Unafraid and interested in the challenge, Deegan fought for the failed film to be shown in the Waverley Theater in New York City at midnight. These midnight shows immediately blew up. 

“The movie was so unique that once audiences ‘discovered’ it […] word of mouth would carry it. My marketing plan was two-pronged: no advertising and you can only see it at midnight. No studio had ever played a movie at midnight,” Deegan said via email. “It was an instant success.”

Richard O’Brien wrote the show in 1973 and acted as Riff Raff in the movie. O’Brien explained via email that the production had “freedom of joyful expression and [an] ability to poke fun at many norms in a satirical fashion.”

This “satirical fashion” allowed the production to flourish into the popular show seen today with callouts from the audience. 

Sal Piro, the president of the Rocky Horror fan club, saw some of the shows’ earliest productions and explained how the audience began to become a part of the experience.

“It’s from that camaraderie we had with each other that we started to explore the possibilities of participating [with the show],” Piro said. 

Piro explained how he and others would find new things to say with the film to continue mocking its contents, many of which are still said today. This mocking is lighthearted and coincides with the production’s ability to expand beyond the expectations of society. 

“I don’t think that there was any ‘queer’-driven agenda attached to our production,” O’Brien said via email.

Even without a queer agenda, Rocky Horror was one of the first representations of queerness in the media scene, and audiences turned the production into a show that represented liberation. This combination allowed for limited homophobia towards Rocky Horror in the media world especially for the time of when it was released.

“There were NO homophobic outbursts,” O’Brien explained via email. “In fact, one of the great surprises is that the audiences loved the Frank character so much that they were surprised by their own attraction to him.”

Everyone had their own reason for seeing and loving Rocky Horror. Piro explained that his connection with the film “became a lifestyle.”

This lifestyle, however, “wasn’t easy in the beginning because people didn’t like what they saw,” Piro explained.

He explained some of the dangers he faced as gangs would torment people trying to see the show, and his life was threatened. 

Despite this danger, audiences kept coming to see the production. Deegan explained via email that “in a metaphorical sense, maybe the only ‘flag’ those kids had to rally around was ‘Rocky Horror’ as a safe refuge for a couple of hours on weekend nights.”

The refuge Rocky Horror created allowed a unique and inclusive community to form, which expanded to include the fan club that Piro helped found. Started shortly after the release of the midnight shows in 1977, the fan club was used to spread information about where shows were happening, as well as any Rocky Horror news. 

“What turns me on is the group, the family.

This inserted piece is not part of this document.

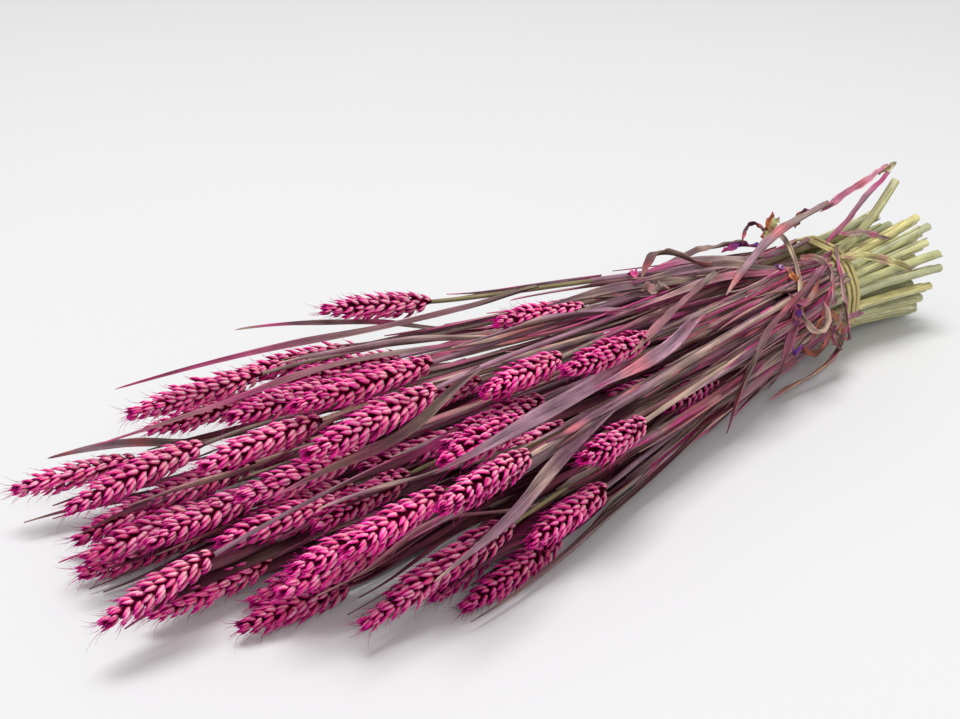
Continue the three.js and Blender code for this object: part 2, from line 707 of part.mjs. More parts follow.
// The tie: a band pulled tight round the outermost stalks, with a short flat stretch on the floor.
function tieSolid(stalks) {
  const discs = (grow) => stalks.flatMap((stalk) => [-1, 1].map((side) => {
    const x = TIE_X + (side * TIE_WIDTH) / 2;
    return [...placeAt(stalk, x), strandRadius(stalk, x) + grow];
  }));
  const inner = outlineRound(discs(SEAT_GAP), []);
  const rest = [-1, 1].map((side) => [TIE_CENTRE_Y + side * TIE_REST_HALF_WIDTH, 0]);
  const outer = outlineRound(discs(SEAT_GAP + TIE_THICKNESS), rest);
  const shape = new THREE.Shape(outer.map(([y, z]) => new THREE.Vector2(y, z)));
  shape.holes.push(new THREE.Path(inner.map(([y, z]) => new THREE.Vector2(y, z))));
  const band = new THREE.ExtrudeGeometry(shape, { depth: TIE_WIDTH, bevelEnabled: false });
  return solidFrom(band, ({ x, y, z }) => new THREE.Vector3(TIE_X - TIE_WIDTH / 2 + z, x, y));
}

function material(color, roughness) {
  return new THREE.MeshStandardMaterial({ color, roughness, metalness: 0 });
}

function buildBundle() {
  const { stalks, leaves, bunches, stray } = layOut();
  const group = new THREE.Group();
  const add = (name, solid, look) => {
    const mesh = new THREE.Mesh(geometryOf(solid), look);
    mesh.name = name;
    group.add(mesh);
  };
  const number = (i) => String(i + 1).padStart(2, "0");
  stalks.forEach((stalk) => add(`ear_${number(stalk.index)}`, earSolid(stalk), material(EAR_COLOUR, 0.8)));
  bunches.forEach((bunch, i) => {
    const solids = bunch.map(stalkSolid);
    for (const leaf of leaves) {
      if (leaf.bunch === i) solids.push(leafSolid(leaf));
    }
    if (stray.bunch === i) solids.push(foldSolid(stray));
    add(`stalks_${number(i)}`, wasm.Manifold.union(solids), material(STALK_COLOUR, 0.85));
  });
  add("tie_band", tieSolid(stalks), material(TIE_COLOUR, 0.7));
  const box = new THREE.Box3().setFromObject(group);
  const middle = box.getCenter(new THREE.Vector3());
  group.position.set(-middle.x, -middle.y, -box.min.z);
  return group;
}

export default buildBundle();
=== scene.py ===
import json
import math
import random
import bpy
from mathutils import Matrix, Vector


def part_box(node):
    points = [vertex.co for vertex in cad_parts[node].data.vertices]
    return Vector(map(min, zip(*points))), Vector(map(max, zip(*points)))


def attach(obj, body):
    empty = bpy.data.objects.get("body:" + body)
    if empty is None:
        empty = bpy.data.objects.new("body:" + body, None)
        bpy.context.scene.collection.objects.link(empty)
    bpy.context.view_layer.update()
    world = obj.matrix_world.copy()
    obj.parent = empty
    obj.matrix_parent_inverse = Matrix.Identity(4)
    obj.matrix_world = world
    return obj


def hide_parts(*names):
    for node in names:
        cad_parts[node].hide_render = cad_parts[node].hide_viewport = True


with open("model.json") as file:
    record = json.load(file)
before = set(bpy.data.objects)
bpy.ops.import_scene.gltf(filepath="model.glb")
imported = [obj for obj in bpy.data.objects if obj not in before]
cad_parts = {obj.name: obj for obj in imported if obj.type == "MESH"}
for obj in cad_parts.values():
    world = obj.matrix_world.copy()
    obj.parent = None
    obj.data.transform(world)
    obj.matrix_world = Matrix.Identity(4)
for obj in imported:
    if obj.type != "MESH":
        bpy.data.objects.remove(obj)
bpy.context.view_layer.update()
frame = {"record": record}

from types import SimpleNamespace

import bmesh
import bpy
import numpy as np
from mathutils import Matrix, Vector

bl_info = {
    "name": "Bundle of dried wheat",
    "version": (1, 0, 0),
    "blender": (4, 5, 0),
    "location": "3D View > Sidebar > Wheat",
    "description": "Dresses the solids of a tied bundle of dyed dried wheat",
    "category": "Object",
}

# Sizes below are in millimetres. X runs from the ears (-X) to the cut stems (+X), as in the solids.
MM = 0.001

SEED = 4857

# Where the strands lie, with the same values and rules as the solids have. Each strand has a place
# (y, z) in each of a row of upright planes, and the tie lies between two of these.
TIE_START = 202
TIE_END = 230
TIE_X = 216
STATIONS = [
    -380, -325, -270, -215, -160, -105, -50, 5, 60, 114, 168, TIE_START, TIE_END, 345,
]
TIE_CENTRE = (14, 41)
TIE_WIDTH = 12
TIE_REST_HALF_WIDTH = 9
TIE_REACH = 35.5
BAND_ROUNDS = 3
BAND_HALF_WIDTH = 1.6
BAND_THICKNESS = 1.6
CUT_END_SPREAD = 1.2
CUT_END_X = 302
CUT_END_JITTER = 22

# The stray stem that rises above the others beyond the tie heads for this (y, z) at the last plane.
STRAY_END = (25, 142)

# Clear gaps: between separate pieces, in the tie, within a bunch, where pieces seat, and above the
# floor.
GAP = 0.75
TIE_GAP = 0.3
BUNCH_GAP = 0.2
SEAT_GAP = 0.3
FLOOR_GAP = 0.6

# Stalks of one bunch press together in the tie to this share of their full distance, this near it.
PRESS = 0.78
PRESS_REACH = 20

# Radius of a stalk with its sheath from the ear to the cut end, as (x, radius).
STALK_RADIUS = [
    (-400, 1.7), (-180, 1.8), (-60, 2.1), (60, 2.5), (142, 3.1), (226, 4.1), (345, 4.0),
]

# Heights and widths over which the ears spread round the middle of the heap.
HEAP_MIDDLE_Z = 46
HEAP_HALF_HEIGHT = 44
HEAP_HALF_WIDTH = 100

# Half the width of an ear, how far past it a stalk keeps its own place, and how long the stalk
# carries on the ear's direction.
EAR_REACH = 9
EAR_HOME_REACH = 20
EAR_CARRY = 0.6

# Turn of an ear round its own length, in radians: most ears show their flatter side to the front.
EAR_ROLL = 2.1
EAR_ROLL_RANGE = 1.4

# How far the tip and the wings of a solid's spikelet stand out.
SPIKELET_TIP_OUT = 9
SPIKELET_WING_OUT = 3
SPIKELET_WING_UP = 6.6

# Places of the stalks in the tie: shells from the outside in, as (radius, count), and how many
# neighbouring stalks cling together in each bunch.
TIE_SHELLS = [(32.5, 21), (23.5, 15), (14.5, 9), (5, 4)]
BUNCH_SIZES = [5, 5, 5, 6, 5, 5, 5, 5, 8]

# Each ear's tip and base, as x, y, z, x, y, z.
EARS = [
    (-325, 105, 30, -255, 75, 45), (-316, 42, 45, -233, 51, 55), (-260, 94, 60, -177, 84, 70),
    (-309, 63, 15, -236, 55, 30), (-317, 29, 25, -245, 17, 40), (-316, 38, 8, -242, 28, 15),
    (-331, -36, 30, -266, -35, 50), (-302, -17, 12, -230, -18, 25), (-285, -15, 8, -215, -21, 8),
    (-295, -9, 45, -221, 1, 50), (-256, 12, 60, -183, 8, 65), (-233, 20, 80, -158, 30, 80),
    (-205, 3, 85, -110, 6, 85), (-255, -35, 70, -180, -42, 75), (-225, -48, 85, -137, -42, 85),
    (-193, 52, 75, -107, 46, 75), (-193, 101, 60, -108, 99, 60), (-246, 105, 40, -171, 101, 45),
    (-169, -82, 80, -100, -64, 75), (-149, -52, 70, -67, -31, 65), (-117, -45, 88, -49, -30, 85),
    (-73, -60, 90, 5, -52, 85), (-92, -90, 65, -30, -69, 60), (10, -55, 40, 70, -42, 40),
    (-45, 42, 75, 23, 29, 70), (-225, -93, 15, -124, -79, 42), (-270, -53, 10, -201, -59, 10),
    (-250, -59, 25, -177, -72, 38), (-251, -77, 50, -180, -82, 62), (-232, -94, 60, -163, -81, 65),
    (-190, -109, 75, -118, -88, 68), (-139, -71, 60, -64, -50, 55), (-182, -94, 15, -112, -76, 25),
    (-171, -100, 8, -88, -87, 12), (-128, -101, 30, -60, -87, 35), (-166, -1, 35, -94, -18, 45),
    (-217, -29, 40, -146, -8, 42), (-153, 11, 60, -73, 23, 60), (-261, -20, 30, -187, -26, 38),
    (-137, 87, 92, -69, 58, 88), (-19, -22, 35, 45, -32, 42), (-290, 78, 10, -215, 68, 12),
    (-235, 70, 22, -160, 60, 26), (-205, 98, 12, -130, 84, 16), (-140, 66, 35, -66, 54, 40),
    (-150, 20, 12, -74, 14, 18), (-255, -38, 8, -182, -44, 10), (-240, 0, 30, -166, -2, 34),
    (-280, 45, 38, -206, 44, 44),
]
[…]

Everybody’s sharing this movie with each other.”

Sal Piro

Originally, the club spread news through letters, but today the fan club primarily functions via a website. “20th Century Fox, the producer, saw that we were good tools,” Piro said, “we were better than [their] paid people.”

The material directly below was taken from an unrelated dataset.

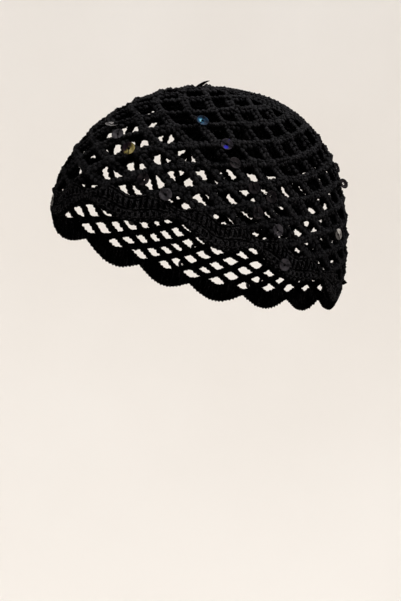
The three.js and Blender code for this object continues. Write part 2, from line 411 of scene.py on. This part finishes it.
def round_angles():
    """Rounds of knots from the border to the crown, whose strands grow a little from round to round."""
    angles = [RIM_ANGLE]
    while len(angles) < ROUNDS:
        half_loop = math.pi * CLOTH_RADIUS * math.sin(angles[-1]) / LOOPS
        strand = STRAND + STRAND_GROWTH * len(angles)
        angles.append(angles[-1] - math.sqrt(strand ** 2 - half_loop ** 2) / CLOTH_RADIUS)
    return np.array(angles)


ROUND_ANGLES = round_angles()
UNEVEN_ANGLE = UNEVEN / CLOTH_RADIUS * chance.standard_normal((ROUNDS, 2 * LOOPS))
UNEVEN_TURN = UNEVEN / CLOTH_RADIUS * chance.standard_normal((ROUNDS, 2 * LOOPS))


def knots(level, column):
    """Angle and turn of knots, before the rim's lift is applied."""
    column = np.asarray(column)
    wrapped = column % (2 * LOOPS)
    even = column * math.pi / LOOPS
    turn = turn_of(even, level) + UNEVEN_TURN[level, wrapped]
    return ROUND_ANGLES[level] + UNEVEN_ANGLE[level, wrapped], turn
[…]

Eventually, the fan club evolved and grew with time while retaining the strong community that it started with.

“What turns me on is the group, the family,” Piro said. “Everybody’s sharing this movie with each other.”

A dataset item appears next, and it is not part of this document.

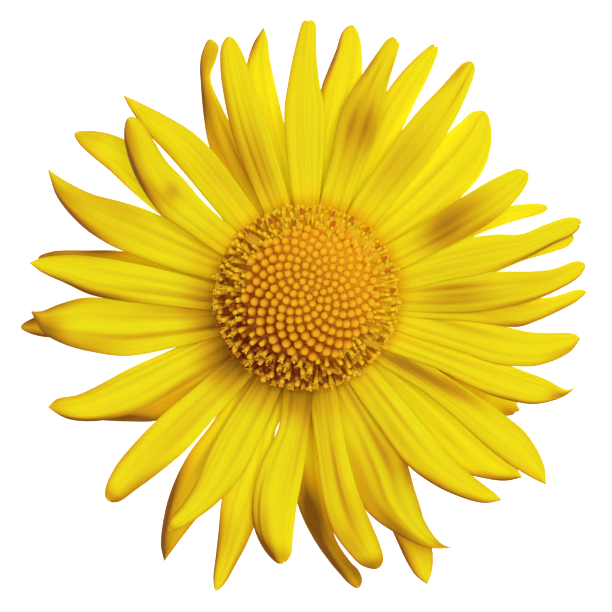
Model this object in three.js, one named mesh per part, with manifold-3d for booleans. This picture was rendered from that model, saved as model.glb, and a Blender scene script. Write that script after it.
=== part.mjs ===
// Leopard's bane: one flower head, cut with a short stub of its stem.
// It lies on its back, so the bloom faces up. Millimetres, +Z up.
// The surface that it lies on is z = 0, and the origin is under the middle of its outline.

import * as THREE from "three";
import { mergeVertices } from "three/addons/utils/BufferGeometryUtils.js";
import Module from "manifold-3d";

const wasm = await Module();
wasm.setup();

// Stem stub and receptacle: radius and height pairs of the turned outline
const STEM_SIDES = 24;
const STEM_OUTLINE = [
  [0, 0], [1.85, 0], [1.8, 2.0], [2.2, 2.8], [3.0, 3.5],
  [8.3, 5.3], [8.5, 6.0], [0, 6.0],
];

// Involucre: a thin saucer under the receptacle, and two rows of green bracts that spread from it
const SAUCER_SIDES = 22;
const SAUCER_OUTLINE = [
  [3.3, 2.4], [9.5, 4.7], [9.7, 5.9], [8.85, 5.9],
  [8.7, 5.05], [3.3, 3.2], [3.3, 2.4],
];
const BRACTS = 22;
const BRACT_PHASE = 133;
const BRACT_THICKNESS = 0.6;
const BRACT_FOLD = 0.12;
const BRACT_POINT = 0.35;
// Each bract's rows: radius from the axis, half width, and height of its upper face
const OUTER_BRACT = [
  [4.2, 0.45, 2.95], [6.6, 0.95, 3.75], [9.4, 1.05, 4.65], [11.4, 0.7, 4.75], [12.9, 0.12, 4.3],
];
const INNER_BRACT = [
  [6.4, 0.45, 4.0], [8.2, 0.85, 4.65], [9.8, 0.9, 5.25], [11.6, 0.6, 5.4], [13.1, 0.12, 5.1],
];

// Disc: a low dome of closed buds inside a ring of open florets
const DOME_TOP = 13.7;
const DOME_FALL = 0.04;
const BUD_CORE_RADIUS = 6.6;
const BUD_CORE_SIDES = 12;
const BUD_CORE_RINGS = 3;
const BUD_CORE_BASE = 6.3;
const BUDS = 164;
const BUD_SPREAD = 0.5;
const BUD_RADIUS = 0.44;
const BUD_SUNK = 1.6;
const BUD_SHOULDER = 0.16;
const BUD_POINT = 0.34;
const BUD_SIDES = 5;
const GOLDEN_ANGLE = Math.PI * (3 - Math.sqrt(5));
const FLORET_RING = [
  [7.2, 6.3], [8.4, 6.3], [8.4, 9.6], [7.9, 10.5], [7.2, 10.9], [7.2, 6.3],
];
const FLORET_RING_SIDES = 24;
const FLORET_SIDES = 5;
const FLORET_MOUTH = 0.6;
const FLORET_PIT = 0.3;
// Rows of open florets, each with the radius and height of its feet and its mouths
const FLORET_ROWS = [
  { count: 30, foot: [7.65, 9.0], tip: [7.78, 12.0] },
  { count: 32, foot: [7.7, 9.0], tip: [8.75, 11.45] },
  { count: 36, foot: [7.7, 9.2], tip: [9.6, 10.8] },
];

// Ray florets: blades that grow from a root ring round the disc
const RAY_RING = [
  [8.8, 6.3], [9.75, 6.3], [9.75, 9.1], [9.2, 9.45], [8.8, 9.45], [8.8, 6.3],
];
const RING_SIDES = 40;
const RAY_START = 9.1;
const RAY_THICKNESS = 0.6;
const RAY_ROWS = 8;
const ROW_POWER = 0.9;
const RAY_COLUMNS = [-1, -0.5, 0, 0.5, 1];
const RAY_FOLD = [0, 0.085, 0.045, 0.085, 0];
const LAYER_BASE = 6.95;
const LAYER_STEP = 0.7;
const CREST_END = 0.84;
const DROOP_POWER = 1.8;
const FLOOR_SIDE = 100;
const FLOOR_DEPTH = 5;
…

The production was a safe space for audiences and a starting point for O’Brien, Deegan and Piro. As a launch pad for their careers, they were able to create names and legacies for themselves, as well as provide a representation of queerness that had been lacking. 

“Dream big,” Deegan said via email. “Don’t have such rigid expectations that you miss a golden opportunity that may pass you by. Take chances.”

Rocky Horror is one of the best examples of what it means to take a risk: O’Brien risked his career to portray queerness, Deegan risked a failed viewing and Piro risked his life to experience camaraderie. Audiences impacted the production’s meaning and the production impacted audiences.

“There were more people at that time accepting [queerness], then rejecting it,” Piro stated. “I saw a change that people began to accept it.”